------ Records for processing
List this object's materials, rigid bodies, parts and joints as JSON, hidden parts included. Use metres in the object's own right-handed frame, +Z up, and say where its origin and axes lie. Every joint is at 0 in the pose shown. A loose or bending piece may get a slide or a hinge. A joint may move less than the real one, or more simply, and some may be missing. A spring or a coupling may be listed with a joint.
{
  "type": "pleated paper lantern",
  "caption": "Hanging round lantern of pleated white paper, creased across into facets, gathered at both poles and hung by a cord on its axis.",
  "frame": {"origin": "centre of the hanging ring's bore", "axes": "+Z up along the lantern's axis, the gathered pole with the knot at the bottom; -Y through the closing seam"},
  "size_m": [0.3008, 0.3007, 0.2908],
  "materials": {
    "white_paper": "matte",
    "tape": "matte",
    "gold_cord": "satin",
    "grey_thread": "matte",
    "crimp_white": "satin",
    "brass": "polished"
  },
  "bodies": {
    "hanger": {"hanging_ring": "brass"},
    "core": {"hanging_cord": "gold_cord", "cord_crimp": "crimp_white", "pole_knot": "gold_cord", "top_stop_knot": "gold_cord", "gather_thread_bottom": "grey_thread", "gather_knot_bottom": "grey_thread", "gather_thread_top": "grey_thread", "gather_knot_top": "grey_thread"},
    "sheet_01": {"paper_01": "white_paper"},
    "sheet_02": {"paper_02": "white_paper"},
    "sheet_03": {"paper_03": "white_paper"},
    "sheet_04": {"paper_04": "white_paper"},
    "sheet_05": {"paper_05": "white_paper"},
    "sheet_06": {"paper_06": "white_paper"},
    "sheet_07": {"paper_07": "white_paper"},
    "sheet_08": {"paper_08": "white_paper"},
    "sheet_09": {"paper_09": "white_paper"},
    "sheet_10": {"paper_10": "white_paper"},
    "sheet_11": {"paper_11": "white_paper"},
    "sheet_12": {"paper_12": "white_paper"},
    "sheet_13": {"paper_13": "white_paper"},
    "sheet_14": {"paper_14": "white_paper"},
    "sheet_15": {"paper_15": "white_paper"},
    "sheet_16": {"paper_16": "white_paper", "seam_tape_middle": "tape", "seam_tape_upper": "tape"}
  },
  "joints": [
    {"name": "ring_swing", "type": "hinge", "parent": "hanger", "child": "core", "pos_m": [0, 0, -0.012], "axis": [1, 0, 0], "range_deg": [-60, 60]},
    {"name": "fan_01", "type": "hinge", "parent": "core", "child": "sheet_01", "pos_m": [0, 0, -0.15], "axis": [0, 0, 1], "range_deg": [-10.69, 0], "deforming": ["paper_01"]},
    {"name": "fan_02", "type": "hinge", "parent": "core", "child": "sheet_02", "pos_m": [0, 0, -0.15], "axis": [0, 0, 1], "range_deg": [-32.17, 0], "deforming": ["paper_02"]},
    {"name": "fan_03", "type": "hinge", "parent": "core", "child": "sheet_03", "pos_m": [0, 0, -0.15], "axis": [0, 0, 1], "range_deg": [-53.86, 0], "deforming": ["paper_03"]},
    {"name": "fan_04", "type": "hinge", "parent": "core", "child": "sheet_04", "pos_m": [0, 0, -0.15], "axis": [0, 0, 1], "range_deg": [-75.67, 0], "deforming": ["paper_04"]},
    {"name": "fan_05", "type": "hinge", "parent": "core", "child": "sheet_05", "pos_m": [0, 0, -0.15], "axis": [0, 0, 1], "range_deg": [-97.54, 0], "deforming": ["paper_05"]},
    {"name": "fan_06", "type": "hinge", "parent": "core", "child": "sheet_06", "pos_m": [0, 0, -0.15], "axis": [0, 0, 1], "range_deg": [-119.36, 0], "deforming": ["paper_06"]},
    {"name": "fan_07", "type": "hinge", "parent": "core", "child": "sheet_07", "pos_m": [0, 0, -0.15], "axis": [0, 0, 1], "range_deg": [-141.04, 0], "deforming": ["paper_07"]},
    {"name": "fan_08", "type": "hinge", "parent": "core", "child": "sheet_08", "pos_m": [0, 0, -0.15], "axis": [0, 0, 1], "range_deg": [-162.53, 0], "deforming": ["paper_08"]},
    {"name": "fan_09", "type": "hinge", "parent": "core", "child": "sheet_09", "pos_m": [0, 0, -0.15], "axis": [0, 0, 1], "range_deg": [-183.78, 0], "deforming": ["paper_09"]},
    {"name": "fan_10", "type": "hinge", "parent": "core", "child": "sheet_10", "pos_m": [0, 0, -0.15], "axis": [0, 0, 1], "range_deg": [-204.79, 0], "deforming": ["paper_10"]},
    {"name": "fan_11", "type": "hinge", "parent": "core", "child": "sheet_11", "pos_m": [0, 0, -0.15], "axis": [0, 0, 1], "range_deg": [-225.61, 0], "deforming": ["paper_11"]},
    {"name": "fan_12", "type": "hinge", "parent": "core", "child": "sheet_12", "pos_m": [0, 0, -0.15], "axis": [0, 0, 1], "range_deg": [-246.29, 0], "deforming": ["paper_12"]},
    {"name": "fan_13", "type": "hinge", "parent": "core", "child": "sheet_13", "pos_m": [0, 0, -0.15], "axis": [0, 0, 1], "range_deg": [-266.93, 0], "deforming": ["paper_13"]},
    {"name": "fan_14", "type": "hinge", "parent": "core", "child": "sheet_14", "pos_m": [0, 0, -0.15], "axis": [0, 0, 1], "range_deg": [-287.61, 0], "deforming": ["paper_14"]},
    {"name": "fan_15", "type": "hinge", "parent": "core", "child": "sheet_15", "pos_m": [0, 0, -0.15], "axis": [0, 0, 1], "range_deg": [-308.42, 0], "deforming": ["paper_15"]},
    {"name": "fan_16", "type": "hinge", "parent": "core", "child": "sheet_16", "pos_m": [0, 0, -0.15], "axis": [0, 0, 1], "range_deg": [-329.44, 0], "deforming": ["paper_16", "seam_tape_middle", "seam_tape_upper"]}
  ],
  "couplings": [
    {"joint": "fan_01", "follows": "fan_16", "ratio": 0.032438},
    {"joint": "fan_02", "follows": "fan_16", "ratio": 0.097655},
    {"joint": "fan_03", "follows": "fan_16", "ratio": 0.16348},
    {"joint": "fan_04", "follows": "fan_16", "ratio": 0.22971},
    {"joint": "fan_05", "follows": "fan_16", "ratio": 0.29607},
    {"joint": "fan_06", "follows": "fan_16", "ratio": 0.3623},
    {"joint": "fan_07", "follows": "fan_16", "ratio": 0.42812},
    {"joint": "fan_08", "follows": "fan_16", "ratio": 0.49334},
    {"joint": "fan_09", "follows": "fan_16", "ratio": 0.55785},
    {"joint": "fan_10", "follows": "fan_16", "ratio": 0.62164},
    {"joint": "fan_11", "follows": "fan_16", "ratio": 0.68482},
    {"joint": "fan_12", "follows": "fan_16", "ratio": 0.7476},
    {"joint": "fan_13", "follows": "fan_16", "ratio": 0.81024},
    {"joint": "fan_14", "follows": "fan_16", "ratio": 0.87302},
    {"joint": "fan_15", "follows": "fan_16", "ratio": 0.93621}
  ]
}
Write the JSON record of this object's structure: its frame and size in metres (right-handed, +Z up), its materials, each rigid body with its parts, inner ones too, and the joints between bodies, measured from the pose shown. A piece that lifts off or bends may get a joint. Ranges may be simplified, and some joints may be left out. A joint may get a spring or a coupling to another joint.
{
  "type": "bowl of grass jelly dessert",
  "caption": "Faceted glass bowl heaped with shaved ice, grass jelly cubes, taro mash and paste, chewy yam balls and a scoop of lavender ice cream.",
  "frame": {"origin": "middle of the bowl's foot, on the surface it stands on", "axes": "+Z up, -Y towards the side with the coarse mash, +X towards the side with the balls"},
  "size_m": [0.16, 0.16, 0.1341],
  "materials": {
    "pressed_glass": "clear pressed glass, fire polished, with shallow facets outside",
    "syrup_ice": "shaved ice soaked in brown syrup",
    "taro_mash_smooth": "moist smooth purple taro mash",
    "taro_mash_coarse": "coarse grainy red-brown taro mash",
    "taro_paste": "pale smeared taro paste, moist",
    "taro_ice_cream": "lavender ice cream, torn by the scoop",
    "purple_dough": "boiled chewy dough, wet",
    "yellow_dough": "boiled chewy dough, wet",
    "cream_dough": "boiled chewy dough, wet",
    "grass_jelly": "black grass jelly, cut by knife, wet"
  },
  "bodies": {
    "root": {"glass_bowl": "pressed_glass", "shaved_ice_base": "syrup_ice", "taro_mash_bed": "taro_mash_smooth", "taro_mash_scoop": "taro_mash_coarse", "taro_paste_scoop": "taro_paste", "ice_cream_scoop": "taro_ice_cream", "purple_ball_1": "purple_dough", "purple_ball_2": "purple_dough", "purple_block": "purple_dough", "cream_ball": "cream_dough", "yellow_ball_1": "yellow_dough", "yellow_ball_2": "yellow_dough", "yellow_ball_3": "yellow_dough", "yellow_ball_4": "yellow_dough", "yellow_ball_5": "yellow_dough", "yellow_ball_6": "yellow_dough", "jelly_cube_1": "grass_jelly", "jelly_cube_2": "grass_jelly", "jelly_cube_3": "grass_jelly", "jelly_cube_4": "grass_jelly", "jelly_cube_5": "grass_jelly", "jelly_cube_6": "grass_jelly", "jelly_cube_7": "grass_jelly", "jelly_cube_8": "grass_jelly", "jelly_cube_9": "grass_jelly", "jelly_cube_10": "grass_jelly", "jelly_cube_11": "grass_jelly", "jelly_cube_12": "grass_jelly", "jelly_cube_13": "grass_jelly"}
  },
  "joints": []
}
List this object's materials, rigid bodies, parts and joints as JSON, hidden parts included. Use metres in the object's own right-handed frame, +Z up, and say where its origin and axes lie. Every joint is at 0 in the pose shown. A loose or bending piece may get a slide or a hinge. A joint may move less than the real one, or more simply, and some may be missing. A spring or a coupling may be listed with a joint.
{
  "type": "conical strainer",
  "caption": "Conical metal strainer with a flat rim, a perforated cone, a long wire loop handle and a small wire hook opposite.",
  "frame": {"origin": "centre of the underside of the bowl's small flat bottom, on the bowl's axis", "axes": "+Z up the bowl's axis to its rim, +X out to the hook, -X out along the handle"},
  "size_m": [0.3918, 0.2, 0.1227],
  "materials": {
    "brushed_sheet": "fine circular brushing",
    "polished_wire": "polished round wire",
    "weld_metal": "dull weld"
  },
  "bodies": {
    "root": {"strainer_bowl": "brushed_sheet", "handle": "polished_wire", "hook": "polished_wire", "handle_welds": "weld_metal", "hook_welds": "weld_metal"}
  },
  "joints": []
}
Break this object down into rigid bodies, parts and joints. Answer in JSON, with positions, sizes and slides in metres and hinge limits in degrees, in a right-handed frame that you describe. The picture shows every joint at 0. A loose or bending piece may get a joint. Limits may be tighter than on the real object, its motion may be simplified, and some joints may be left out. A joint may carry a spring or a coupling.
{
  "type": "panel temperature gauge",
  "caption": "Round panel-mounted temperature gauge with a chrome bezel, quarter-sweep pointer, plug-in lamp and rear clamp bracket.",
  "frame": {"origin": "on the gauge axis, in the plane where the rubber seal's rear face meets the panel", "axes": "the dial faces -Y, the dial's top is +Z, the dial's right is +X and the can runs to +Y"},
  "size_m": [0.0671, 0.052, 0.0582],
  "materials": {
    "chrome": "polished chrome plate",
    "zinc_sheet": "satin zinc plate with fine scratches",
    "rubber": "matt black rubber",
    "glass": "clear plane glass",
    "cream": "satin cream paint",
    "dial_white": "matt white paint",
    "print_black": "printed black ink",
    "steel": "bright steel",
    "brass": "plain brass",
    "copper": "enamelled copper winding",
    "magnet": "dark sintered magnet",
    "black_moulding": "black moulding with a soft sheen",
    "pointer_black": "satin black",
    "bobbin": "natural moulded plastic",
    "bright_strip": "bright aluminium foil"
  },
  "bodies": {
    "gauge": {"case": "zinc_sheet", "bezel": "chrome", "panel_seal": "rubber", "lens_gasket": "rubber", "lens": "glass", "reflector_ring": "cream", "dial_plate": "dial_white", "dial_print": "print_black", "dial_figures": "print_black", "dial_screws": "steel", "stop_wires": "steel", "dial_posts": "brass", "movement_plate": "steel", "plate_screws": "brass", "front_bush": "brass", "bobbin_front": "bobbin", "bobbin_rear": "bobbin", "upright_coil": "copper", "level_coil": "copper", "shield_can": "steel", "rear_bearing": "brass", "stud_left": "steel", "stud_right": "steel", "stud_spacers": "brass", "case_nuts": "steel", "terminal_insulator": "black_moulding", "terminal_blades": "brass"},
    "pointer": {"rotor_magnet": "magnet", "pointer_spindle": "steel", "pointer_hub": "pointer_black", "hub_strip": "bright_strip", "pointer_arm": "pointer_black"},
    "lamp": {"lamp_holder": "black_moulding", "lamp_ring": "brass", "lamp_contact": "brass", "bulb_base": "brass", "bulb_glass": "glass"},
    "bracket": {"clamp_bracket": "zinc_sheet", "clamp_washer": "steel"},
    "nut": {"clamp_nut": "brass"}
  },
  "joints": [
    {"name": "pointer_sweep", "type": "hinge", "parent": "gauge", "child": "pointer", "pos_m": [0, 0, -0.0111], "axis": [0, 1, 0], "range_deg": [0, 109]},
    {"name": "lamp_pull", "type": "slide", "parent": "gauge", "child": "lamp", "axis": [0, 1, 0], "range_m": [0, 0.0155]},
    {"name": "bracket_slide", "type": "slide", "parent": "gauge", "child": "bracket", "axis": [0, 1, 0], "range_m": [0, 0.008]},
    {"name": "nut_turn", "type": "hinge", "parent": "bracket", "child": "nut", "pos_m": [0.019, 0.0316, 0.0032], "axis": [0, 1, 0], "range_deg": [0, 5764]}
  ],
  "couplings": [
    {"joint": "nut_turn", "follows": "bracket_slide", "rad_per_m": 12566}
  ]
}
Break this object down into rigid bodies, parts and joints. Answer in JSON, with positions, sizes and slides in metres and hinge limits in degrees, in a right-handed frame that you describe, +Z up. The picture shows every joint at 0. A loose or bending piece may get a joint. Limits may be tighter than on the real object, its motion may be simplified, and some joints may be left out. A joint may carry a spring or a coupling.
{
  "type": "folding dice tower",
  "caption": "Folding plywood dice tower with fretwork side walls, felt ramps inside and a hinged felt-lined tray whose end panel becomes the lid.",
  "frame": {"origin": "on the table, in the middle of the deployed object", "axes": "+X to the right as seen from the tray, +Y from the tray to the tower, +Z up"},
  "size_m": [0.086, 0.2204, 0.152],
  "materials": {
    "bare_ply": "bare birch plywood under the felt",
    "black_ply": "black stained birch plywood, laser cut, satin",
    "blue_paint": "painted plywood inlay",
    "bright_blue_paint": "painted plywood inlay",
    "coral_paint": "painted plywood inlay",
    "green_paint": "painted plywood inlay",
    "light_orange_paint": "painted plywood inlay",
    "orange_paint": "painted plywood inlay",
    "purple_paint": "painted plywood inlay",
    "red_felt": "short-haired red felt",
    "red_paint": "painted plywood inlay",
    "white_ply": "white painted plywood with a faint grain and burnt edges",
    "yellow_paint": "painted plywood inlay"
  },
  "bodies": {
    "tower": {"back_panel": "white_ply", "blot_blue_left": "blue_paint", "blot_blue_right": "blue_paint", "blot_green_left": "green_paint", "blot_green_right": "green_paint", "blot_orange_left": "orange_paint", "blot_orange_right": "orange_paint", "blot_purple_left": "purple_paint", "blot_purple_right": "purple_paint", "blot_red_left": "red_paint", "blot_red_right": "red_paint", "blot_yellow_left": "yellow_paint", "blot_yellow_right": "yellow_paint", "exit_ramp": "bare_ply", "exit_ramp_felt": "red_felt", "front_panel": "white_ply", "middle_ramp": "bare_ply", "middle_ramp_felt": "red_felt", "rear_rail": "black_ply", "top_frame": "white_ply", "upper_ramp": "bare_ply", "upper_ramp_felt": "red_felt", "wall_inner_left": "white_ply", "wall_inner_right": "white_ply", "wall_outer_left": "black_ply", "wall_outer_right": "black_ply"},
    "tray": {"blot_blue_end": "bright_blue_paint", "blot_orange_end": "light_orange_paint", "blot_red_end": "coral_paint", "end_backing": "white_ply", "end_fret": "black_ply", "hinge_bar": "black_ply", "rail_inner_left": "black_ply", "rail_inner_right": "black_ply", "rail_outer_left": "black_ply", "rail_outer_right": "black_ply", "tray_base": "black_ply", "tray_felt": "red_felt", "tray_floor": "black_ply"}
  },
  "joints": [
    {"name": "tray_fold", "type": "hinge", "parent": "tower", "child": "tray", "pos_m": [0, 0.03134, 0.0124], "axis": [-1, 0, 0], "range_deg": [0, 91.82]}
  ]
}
------------
Your objective: Tally up the lines holding the string "into" in this listing, and report the total alone.

Full response: 3